** BEGIN Source material **

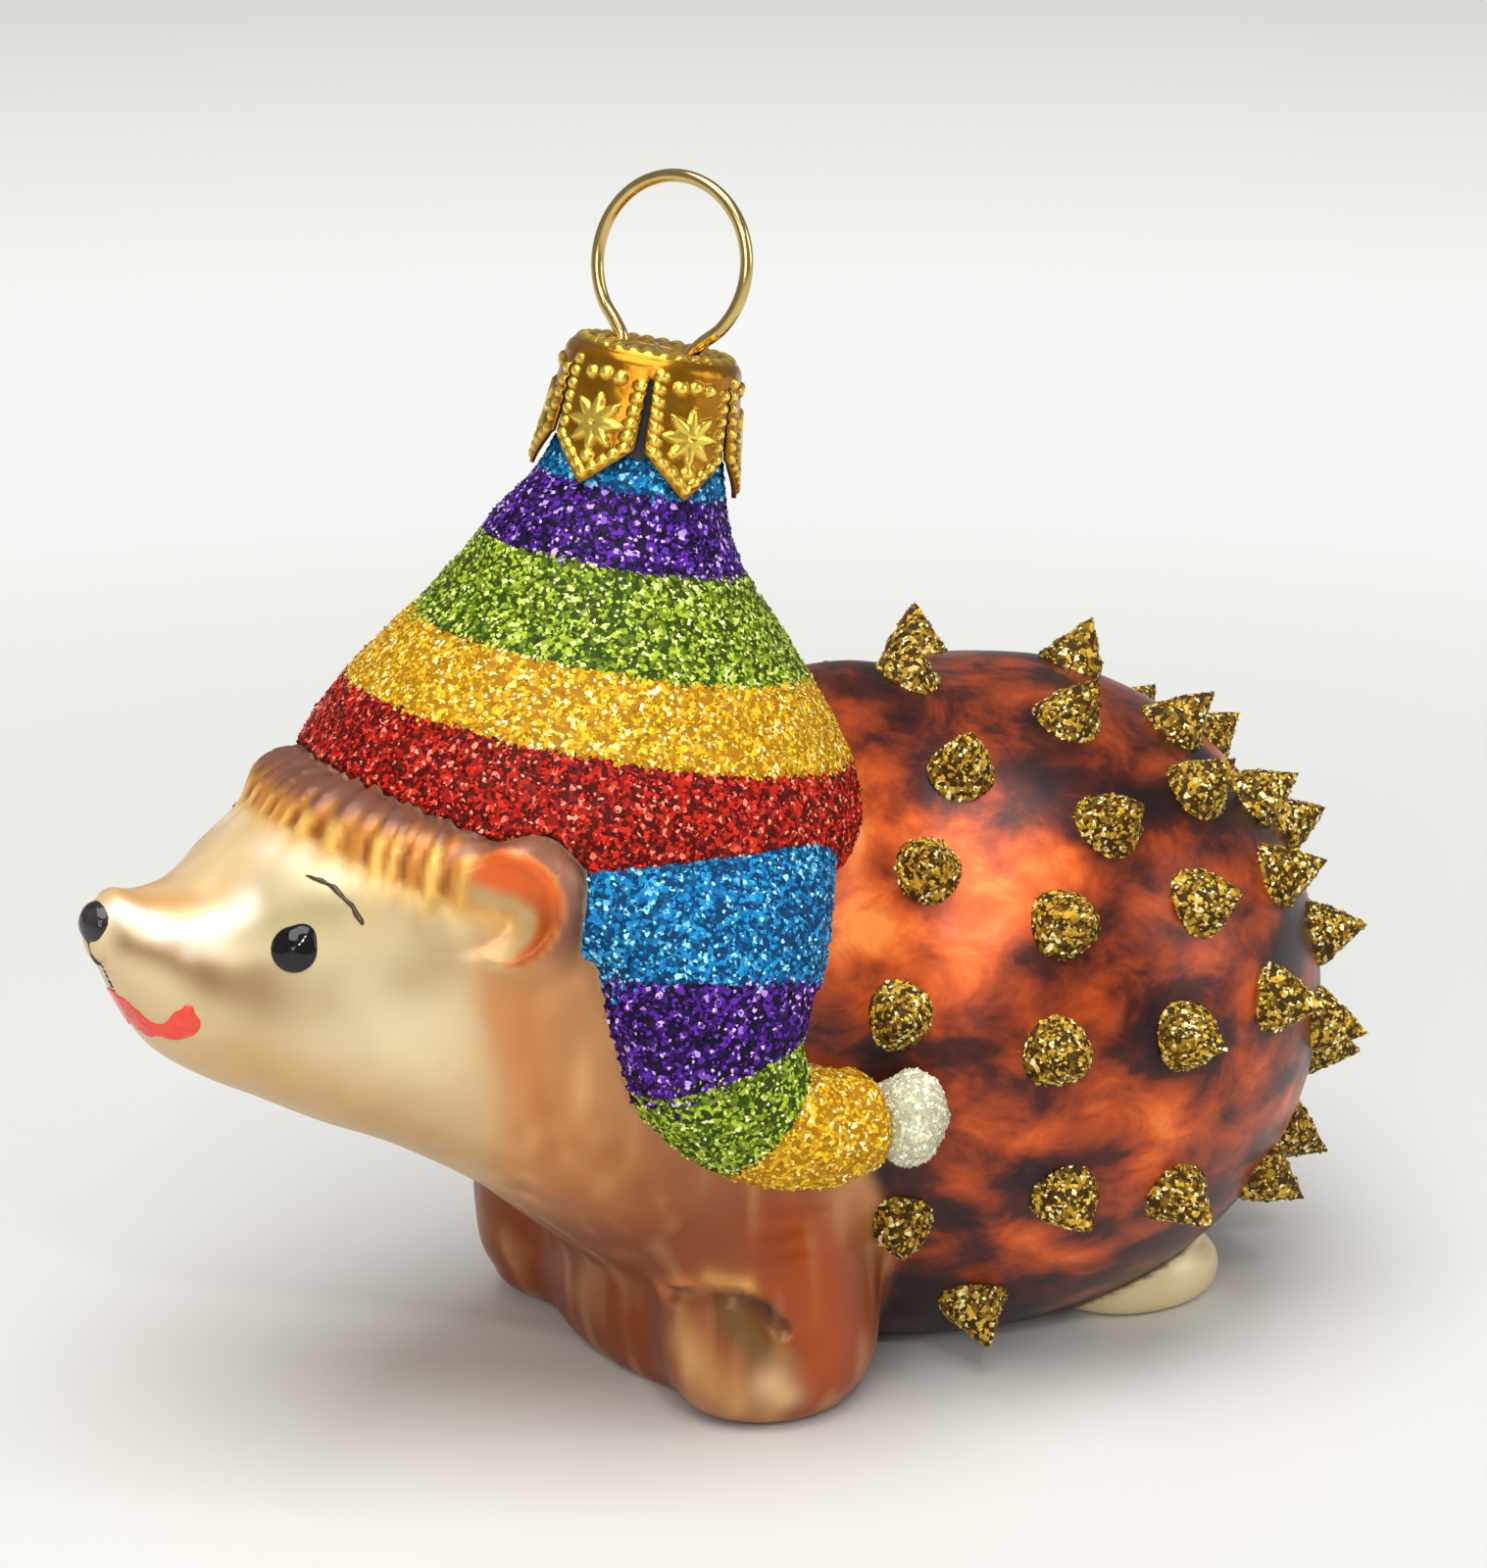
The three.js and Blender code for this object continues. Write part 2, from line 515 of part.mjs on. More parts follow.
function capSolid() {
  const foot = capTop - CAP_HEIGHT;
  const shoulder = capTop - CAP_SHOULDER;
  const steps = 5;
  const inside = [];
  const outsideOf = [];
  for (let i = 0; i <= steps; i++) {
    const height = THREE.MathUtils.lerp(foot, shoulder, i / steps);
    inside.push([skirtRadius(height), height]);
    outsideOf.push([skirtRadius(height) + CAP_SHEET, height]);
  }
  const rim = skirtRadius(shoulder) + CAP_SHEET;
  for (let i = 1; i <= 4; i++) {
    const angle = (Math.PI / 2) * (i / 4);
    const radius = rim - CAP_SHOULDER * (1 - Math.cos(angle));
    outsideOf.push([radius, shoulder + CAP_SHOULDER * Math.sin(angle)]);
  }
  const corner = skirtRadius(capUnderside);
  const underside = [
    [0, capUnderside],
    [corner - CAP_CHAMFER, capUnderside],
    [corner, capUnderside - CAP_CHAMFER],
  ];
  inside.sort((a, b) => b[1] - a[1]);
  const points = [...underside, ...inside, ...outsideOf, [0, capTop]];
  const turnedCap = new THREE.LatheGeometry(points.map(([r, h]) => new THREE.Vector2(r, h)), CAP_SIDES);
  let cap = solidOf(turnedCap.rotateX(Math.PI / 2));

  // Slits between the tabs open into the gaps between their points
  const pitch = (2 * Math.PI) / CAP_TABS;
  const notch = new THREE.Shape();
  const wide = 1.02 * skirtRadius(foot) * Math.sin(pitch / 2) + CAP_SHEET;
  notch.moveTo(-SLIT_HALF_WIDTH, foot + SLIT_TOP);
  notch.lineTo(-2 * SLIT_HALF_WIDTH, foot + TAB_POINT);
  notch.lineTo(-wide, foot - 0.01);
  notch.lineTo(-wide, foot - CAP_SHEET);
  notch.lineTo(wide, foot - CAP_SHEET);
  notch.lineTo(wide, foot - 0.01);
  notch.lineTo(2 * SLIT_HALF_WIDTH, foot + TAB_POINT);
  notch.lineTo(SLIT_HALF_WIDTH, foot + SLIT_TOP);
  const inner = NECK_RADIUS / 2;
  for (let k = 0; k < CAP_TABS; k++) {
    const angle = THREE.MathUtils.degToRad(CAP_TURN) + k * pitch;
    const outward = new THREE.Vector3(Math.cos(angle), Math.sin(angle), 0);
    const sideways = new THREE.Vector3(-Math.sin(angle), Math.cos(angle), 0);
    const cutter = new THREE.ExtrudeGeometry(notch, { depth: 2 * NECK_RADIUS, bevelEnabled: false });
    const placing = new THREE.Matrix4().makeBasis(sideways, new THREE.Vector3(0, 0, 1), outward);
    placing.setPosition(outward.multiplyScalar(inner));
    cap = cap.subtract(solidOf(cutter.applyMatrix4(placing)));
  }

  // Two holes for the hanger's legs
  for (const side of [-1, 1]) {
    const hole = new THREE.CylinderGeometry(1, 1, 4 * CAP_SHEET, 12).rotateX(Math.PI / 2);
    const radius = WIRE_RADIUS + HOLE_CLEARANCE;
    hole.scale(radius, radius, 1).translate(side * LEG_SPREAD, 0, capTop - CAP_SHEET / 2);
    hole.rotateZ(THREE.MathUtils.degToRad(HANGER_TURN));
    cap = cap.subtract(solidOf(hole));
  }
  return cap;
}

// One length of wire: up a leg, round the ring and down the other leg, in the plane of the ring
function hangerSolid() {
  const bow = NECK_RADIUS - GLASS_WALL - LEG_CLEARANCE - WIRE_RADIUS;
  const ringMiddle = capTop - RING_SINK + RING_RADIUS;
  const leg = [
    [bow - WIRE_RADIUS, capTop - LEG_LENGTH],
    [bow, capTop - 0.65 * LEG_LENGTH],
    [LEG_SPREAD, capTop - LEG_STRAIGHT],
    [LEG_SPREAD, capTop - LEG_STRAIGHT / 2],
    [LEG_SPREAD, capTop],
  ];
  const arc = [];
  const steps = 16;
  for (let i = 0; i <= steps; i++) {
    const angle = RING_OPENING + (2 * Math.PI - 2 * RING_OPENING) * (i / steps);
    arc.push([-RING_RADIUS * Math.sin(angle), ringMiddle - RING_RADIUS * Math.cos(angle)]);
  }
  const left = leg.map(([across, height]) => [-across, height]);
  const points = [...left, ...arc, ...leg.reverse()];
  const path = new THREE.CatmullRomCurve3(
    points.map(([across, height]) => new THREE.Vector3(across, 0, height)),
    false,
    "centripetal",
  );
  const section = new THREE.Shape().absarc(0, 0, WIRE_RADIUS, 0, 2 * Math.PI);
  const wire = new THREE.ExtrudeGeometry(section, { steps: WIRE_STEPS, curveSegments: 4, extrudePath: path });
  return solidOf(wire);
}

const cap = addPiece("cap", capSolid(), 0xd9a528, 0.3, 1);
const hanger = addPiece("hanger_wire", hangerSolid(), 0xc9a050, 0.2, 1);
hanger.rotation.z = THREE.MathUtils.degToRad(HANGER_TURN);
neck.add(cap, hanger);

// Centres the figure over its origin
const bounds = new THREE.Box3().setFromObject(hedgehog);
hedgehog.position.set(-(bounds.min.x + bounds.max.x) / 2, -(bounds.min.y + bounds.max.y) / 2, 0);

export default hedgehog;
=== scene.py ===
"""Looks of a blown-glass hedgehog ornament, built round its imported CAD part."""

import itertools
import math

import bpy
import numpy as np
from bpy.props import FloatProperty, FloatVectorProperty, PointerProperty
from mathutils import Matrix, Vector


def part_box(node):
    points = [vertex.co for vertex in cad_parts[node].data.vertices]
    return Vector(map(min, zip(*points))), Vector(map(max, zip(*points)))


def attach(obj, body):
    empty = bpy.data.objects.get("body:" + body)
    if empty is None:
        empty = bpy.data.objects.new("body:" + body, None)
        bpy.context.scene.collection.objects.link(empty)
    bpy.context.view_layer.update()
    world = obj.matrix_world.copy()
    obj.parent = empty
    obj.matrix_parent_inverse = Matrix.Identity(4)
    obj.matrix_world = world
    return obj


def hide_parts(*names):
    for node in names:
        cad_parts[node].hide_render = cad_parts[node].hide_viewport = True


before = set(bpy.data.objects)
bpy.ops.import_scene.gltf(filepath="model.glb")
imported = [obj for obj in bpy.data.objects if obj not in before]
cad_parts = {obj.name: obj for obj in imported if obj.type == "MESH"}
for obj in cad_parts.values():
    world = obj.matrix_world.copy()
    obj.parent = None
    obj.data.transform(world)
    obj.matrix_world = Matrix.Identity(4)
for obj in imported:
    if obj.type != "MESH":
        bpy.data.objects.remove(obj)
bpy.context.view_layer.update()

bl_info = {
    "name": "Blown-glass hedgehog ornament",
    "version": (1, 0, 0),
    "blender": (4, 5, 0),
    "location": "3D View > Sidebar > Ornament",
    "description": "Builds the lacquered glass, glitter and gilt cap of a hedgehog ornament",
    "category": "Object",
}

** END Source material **
** BEGIN Source material **

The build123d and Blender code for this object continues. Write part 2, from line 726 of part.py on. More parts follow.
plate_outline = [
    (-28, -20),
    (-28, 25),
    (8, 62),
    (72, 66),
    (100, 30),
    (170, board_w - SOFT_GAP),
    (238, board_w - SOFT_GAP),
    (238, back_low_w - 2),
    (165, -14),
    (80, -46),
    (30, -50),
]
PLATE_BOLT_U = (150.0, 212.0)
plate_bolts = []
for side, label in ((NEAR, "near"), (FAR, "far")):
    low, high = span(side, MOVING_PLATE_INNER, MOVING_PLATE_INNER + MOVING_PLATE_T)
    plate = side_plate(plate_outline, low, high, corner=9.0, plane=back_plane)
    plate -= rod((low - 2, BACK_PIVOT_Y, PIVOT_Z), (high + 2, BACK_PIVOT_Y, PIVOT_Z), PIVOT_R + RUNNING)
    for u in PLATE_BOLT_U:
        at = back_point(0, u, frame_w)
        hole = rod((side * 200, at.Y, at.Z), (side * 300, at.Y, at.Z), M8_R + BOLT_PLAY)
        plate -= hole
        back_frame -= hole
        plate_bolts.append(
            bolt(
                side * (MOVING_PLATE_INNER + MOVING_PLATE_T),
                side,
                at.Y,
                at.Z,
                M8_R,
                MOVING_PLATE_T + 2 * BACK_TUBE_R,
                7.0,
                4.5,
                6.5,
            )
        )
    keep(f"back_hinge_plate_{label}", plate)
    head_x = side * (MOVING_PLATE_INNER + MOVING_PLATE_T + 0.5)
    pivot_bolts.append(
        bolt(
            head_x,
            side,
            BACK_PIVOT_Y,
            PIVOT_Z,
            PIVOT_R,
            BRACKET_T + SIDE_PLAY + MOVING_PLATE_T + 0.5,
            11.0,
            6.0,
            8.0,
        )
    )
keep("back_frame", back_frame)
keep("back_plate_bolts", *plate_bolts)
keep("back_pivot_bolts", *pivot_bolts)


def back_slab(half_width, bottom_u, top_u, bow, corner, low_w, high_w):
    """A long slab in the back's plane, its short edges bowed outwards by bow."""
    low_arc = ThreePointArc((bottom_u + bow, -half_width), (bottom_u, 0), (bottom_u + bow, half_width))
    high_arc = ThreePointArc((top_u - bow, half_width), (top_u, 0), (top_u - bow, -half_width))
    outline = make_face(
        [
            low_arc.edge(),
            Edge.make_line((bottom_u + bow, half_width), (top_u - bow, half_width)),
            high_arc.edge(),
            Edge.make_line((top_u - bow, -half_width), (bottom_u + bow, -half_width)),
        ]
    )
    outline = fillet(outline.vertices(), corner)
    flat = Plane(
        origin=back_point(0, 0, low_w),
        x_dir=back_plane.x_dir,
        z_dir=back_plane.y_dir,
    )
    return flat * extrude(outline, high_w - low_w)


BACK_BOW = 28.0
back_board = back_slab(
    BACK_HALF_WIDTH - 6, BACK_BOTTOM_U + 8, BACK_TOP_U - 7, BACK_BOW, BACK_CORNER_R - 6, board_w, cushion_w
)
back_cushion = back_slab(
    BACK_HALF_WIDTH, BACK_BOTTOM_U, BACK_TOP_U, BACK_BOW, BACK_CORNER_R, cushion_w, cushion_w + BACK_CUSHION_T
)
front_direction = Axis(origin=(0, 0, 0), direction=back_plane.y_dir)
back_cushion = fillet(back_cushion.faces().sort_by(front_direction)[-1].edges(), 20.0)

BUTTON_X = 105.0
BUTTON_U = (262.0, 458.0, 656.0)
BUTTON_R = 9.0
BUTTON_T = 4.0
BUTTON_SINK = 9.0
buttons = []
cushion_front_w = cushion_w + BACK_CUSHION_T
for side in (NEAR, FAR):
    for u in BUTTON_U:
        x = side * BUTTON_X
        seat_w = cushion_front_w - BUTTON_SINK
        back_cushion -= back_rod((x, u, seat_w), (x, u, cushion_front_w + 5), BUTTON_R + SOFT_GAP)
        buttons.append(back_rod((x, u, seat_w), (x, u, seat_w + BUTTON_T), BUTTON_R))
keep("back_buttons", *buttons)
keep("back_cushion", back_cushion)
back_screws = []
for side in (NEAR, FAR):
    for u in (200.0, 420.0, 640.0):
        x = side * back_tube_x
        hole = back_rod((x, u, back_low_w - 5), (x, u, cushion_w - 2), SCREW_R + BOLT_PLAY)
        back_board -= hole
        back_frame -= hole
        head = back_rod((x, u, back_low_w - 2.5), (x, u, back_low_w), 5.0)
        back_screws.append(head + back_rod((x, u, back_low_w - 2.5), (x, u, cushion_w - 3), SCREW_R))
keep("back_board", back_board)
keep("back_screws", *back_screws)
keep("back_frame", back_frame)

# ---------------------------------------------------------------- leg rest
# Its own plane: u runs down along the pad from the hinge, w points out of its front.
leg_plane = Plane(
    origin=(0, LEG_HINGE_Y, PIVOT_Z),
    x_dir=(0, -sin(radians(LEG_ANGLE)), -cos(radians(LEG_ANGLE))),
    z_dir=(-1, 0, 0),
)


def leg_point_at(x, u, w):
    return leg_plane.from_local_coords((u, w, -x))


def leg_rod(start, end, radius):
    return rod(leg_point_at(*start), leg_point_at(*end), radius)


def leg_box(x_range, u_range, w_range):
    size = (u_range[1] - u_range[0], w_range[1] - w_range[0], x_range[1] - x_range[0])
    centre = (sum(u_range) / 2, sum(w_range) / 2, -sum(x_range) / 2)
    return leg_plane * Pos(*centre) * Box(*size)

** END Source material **

> _Required work_
Repeat these lines exactly and nothing more: the one containing "over its origin", the one containing "if empty is", and all the lines between.

> _Answer in full_
// Centres the figure over its origin
const bounds = new THREE.Box3().setFromObject(hedgehog);
hedgehog.position.set(-(bounds.min.x + bounds.max.x) / 2, -(bounds.min.y + bounds.max.y) / 2, 0);

export default hedgehog;
=== scene.py ===
"""Looks of a blown-glass hedgehog ornament, built round its imported CAD part."""

import itertools
import math

import bpy
import numpy as np
from bpy.props import FloatProperty, FloatVectorProperty, PointerProperty
from mathutils import Matrix, Vector


def part_box(node):
    points = [vertex.co for vertex in cad_parts[node].data.vertices]
    return Vector(map(min, zip(*points))), Vector(map(max, zip(*points)))


def attach(obj, body):
    empty = bpy.data.objects.get("body:" + body)
    if empty is None:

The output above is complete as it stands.